At the gates of Stormont all the unionist politicians crossed the picket lines to attend departmental meetings. Sinn Fein and the SDLP in a gesture of populism did not but the Sinn Fein presence on the main march in Belfast was booed and heckled. Despite their rhetoric and intention to not cross any picket lines, all our local political parties are committed to implementing these vicious anti-working class cuts and the wider neo-liberal agenda of slashing and privatising public services by making us pay for the greed and crimes of the 1%. It should be clear by now that Stormont offers us no alternative and is part of the problem, and that our trade union leadership sitting down for tea and biscuits on the hill is delivering nothing but more but the same hammering of working class people. 

The day before Sinn Fein and the rest of the executive clearly laid their colours to the tory banner when the Sinn Fein minister John O’Dowd announced further cuts to school budgets.
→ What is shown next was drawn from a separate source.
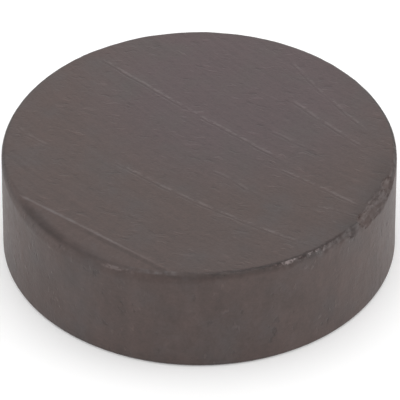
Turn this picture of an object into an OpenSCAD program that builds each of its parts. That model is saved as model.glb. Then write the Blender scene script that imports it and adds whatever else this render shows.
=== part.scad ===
// Disc magnet of hard ferrite: one piece, pressed, sintered and ground flat on both faces.
// Millimetres. The disc's axis is +Z, and the origin is the centre of its lower face.
// Angles run anticlockwise from +X, seen from above. The front is -Y.

/* [Disc] */
// Diameter of the pressed wall
disc_d = 17.6; // [12:0.1:30]
// Thickness between the two ground faces
disc_t = 5.1; // [3:0.1:10]
// Radius of the edge left around the upper face
top_edge_r = 0.2; // [0.05:0.05:0.5]
// Radius of the edge left around the lower face
bottom_edge_r = 0.15; // [0.05:0.05:0.5]

/* [Low corner] */
// Direction of the corner that grinding never reached
corner_angle = 232; // [0:1:359]
// Depth of the low corner, from its ridge out to the rim
corner_depth = 1.6; // [0.6:0.1:3]
// Drop from the ground face down to the low corner's rim
corner_drop = 0.18; // [0.05:0.01:0.4]
// Radius of the pressed shoulder that is left along the low corner
shoulder_r = 0.6; // [0.3:0.05:1]

/* [Worn rim] */
// Direction of the most worn stretch of rim
worn_angle = 325; // [0:1:359]
// Width and height of the wear at its deepest
worn_depth = 0.4; // [0.1:0.05:0.8]
// Angle on each side over which the wear fades out
worn_spread = 52; // [20:1:90]

/* [Chips] */
// Directions of the chips along the upper rim
chip_angles = [320, 328, 337, 345, 354, 4, 13, 277, 249];
// Widths of the chips along the rim, in the same order
chip_widths = [1.0, 1.4, 1.2, 1.5, 1.7, 1.4, 1.0, 0.5, 1.1];
// Depths of the chips, in the same order, measured in from a sharp rim
chip_depths = [0.35, 0.45, 0.4, 0.42, 0.36, 0.28, 0.2, 0.18, 0.46];

/* [Hidden] */
$fn = 128;

disc_r = disc_d / 2;
corner_tilt = atan(corner_drop / corner_depth);
worn_tilt = atan(worn_depth / (disc_r * (1 - cos(worn_spread))));

// The leaning shoulder stands out by this much, so that its arc still runs into the upright wall
shoulder_out = shoulder_r * (1 - (1 - sin(corner_tilt)) / cos(corner_tilt));

// Half of the pressed disc's section, with both edges rounded
module disc_section() {
    square([disc_r - max(top_edge_r, bottom_edge_r), disc_t]);
    translate([0, bottom_edge_r])
        square([disc_r, disc_t - top_edge_r - bottom_edge_r]);
    translate([disc_r - top_edge_r, disc_t - top_edge_r])
        circle(r = top_edge_r);
    translate([disc_r - bottom_edge_r, bottom_edge_r])
        circle(r = bottom_edge_r);
}

// Hangs a cutter that is drawn around the disc's axis from the rim at one angle.
// The cutter leans, so that it rises clear of the disc on the far side.
module lean_at_rim(angle, drop, tilt) {
    rotate([0, 0, angle])
        translate([disc_r, 0, disc_t - drop])
        rotate([0, tilt, 0])
        translate([-disc_r, 0, 0])
        children();
}

// Everything above the low corner's pressed face, and outside its rounded shoulder
module low_corner_cut() {
    lean_at_rim(corner_angle, corner_drop, corner_tilt) {
        translate([-disc_d, -disc_d, 0])
            cube([2 * disc_d, 2 * disc_d, disc_t]);
        rotate_extrude()
            translate([disc_r - shoulder_r + shoulder_out, -shoulder_r])
            difference() {
                translate([0, -shoulder_r * sin(corner_tilt)])
                    square(2 * shoulder_r);
                circle(r = shoulder_r);
            }
    }
}

// A cone around the rim that takes a 45 degree wear facet
module worn_rim_cut() {
    lean_at_rim(worn_angle, 0, worn_tilt)
        rotate_extrude()
            polygon([
                [disc_r - 2 * worn_depth, worn_depth],
                [disc_r + worn_depth, -2 * worn_depth],
                [disc_r + worn_depth, worn_depth],
            ]);
}

// One hollow chip. Its sphere meets the sharp rim over the chip's width.
module chip(angle, width, depth) {
    ball_r = (width * width / 4 + depth * depth) / (2 * depth);
    rotate([0, 0, angle])
        translate([disc_r, 0, disc_t])
        rotate([0, -45, 0])
        translate([ball_r - depth, 0, 0])
        sphere(r = ball_r);
}

module ground_disc() {
    difference() {
        rotate_extrude()
            disc_section();
        low_corner_cut();
    }
}

module worn_disc() {
    difference() {
        ground_disc();
        worn_rim_cut();
    }
}

module magnet_disc() {
    color([0.29, 0.27, 0.26])
        difference() {
            worn_disc();
            for (i = [0 : len(chip_angles) - 1])
                chip(chip_angles[i], chip_widths[i], chip_depths[i]);
        }
}

magnet_disc();
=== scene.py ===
"""The look of a ferrite disc magnet: one pressed, sintered and ground disc, on a pale bench."""

from math import atan, cos, hypot, pi, radians, sin, sqrt, tau

import bpy
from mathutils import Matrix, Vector


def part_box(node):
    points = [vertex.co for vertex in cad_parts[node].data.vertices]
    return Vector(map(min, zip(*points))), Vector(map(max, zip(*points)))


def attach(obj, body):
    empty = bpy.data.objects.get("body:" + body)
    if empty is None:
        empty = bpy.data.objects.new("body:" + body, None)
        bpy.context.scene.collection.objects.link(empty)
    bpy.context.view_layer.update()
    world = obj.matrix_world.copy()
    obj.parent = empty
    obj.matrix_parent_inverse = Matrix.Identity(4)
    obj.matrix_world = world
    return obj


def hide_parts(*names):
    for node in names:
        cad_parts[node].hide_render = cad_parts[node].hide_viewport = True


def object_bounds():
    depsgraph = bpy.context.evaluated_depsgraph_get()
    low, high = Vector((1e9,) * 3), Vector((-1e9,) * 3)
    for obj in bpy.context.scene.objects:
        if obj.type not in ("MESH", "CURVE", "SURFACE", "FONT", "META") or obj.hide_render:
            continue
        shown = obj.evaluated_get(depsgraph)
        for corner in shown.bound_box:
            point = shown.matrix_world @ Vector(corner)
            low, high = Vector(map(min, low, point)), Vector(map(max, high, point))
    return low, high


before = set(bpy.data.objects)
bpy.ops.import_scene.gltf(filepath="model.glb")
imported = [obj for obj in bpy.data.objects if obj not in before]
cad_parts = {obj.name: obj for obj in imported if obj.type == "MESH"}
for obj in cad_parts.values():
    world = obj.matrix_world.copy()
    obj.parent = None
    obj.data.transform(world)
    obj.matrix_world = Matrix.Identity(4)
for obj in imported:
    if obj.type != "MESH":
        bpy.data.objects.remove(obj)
cad_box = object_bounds()

MM = 0.001
DISC = "magnet_disc"

# The disc's size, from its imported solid
low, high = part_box(DISC)
RADIUS = (high.x - low.x) / 2
THICKNESS = high.z - low.z

# How the disc was pressed, ground and worn. Directions run anticlockwise from +X, and the front is -Y.
UPPER_EDGE = 0.2 * MM
LOWER_EDGE = 0.15 * MM
CORNER_ANGLE = radians(232)
CORNER_DEPTH = 1.5 * MM
CORNER_DROP = 0.18 * MM
SHOULDER = 0.6 * MM
WORN_ANGLE = radians(325)
WORN_DEPTH = 0.3 * MM
WORN_SPREAD = radians(52)
CRUMB_DEPTH = 0.16 * MM

# Chips along the upper rim: direction in degrees, then width and depth in millimetres
CHIPS = [
    (336, 4.6, 0.40),
    (320, 0.9, 0.30),
    (328, 1.4, 0.42),
    (337, 1.1, 0.44),
    (345, 1.5, 0.36),
    (354, 1.6, 0.14),
    (4, 1.3, 0.10),
    (13, 1.0, 0.07),
    (277, 0.5, 0.10),
    (249, 0.5, 0.26),
    (244.5, 1.4, 0.24),
]

# The wheel's long marks, in radii: start, end, how far the middle bows to the front left, and strength
LONG_MARKS = [
    ((-0.50, 0.76), (0.44, -0.09), 0.012, 1.0),
    ((-0.43, -0.08), (0.55, -0.75), 0.035, 0.9),
    ((-0.92, 0.20), (-0.76, 0.05), 0.012, 0.6),
    ((0.48, 0.73), (0.86, 0.16), 0.014, 0.7),
    ((0.48, 0.41), (0.83, 0.03), 0.004, 0.8),
    ((0.37, 0.16), (0.59, 0.00), 0.003, 0.5),
    ((0.41, -0.15), (0.80, -0.44), -0.004, 0.9),
    ((0.59, -0.45), (0.79, -0.53), -0.015, 0.5),
    ((0.07, -0.16), (0.25, -0.32), -0.010, 0.5),
]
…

Multi million pound cuts are to be made in the next three years with 180 million due to be taken away from schools by 2014.  This could could result in a up to 1,000 teachers and 3,000 classroom assistants losing their jobs.

On top of a freeze in public sector pay for two years, a drop in pay in real terms when you take into account rising cost of living and inflation, which was announced in George Osbourne’s autumn statement on the eve of the strike, comes a rise in the state pension age to 67 from 2034 to 2026.

The battle lines have clearly been marked and the next weeks and months will be crucial in building a mass movement against cuts in services and attacks on our standard living. However, if we want to win, we need to recognise that being right isn’t enough. Unfortunately, our society is not a debating chamber where everyone is given an equal voice, and the decisions that affect our lives are not taken on moral grounds. Our rulers don’t care about doing right by us. What they care about is power and wealth, and supporting the interests they represent. If we want to change the world, we will have to empower ourselves through direct action in every aspect of our daily lives.

As stated in the WSM leaflet distributed in Belfast and Derry
‘Solidarity and support for strike action needs to built across all workplaces unionised or not and in our communities where we are feeling the impact of these devastating cuts on our standard of living if we want to win. In the short-term we need to be organising for rolling strike action including go-slows and ultimately an indefinite general strike. Such action is needed because history shows us that those at the top will concede little of significance without such mass resistance.

Lobbying politicians and marching from A-B has limited returns and can even add to the pervading sense of powerlessness. Politicians, like our trade union leadership, cannot be trusted and will work to police and sabotage any affective action. Taking back control of OUR unions from below is part and parcel of the fight to defend what we have won over the years.’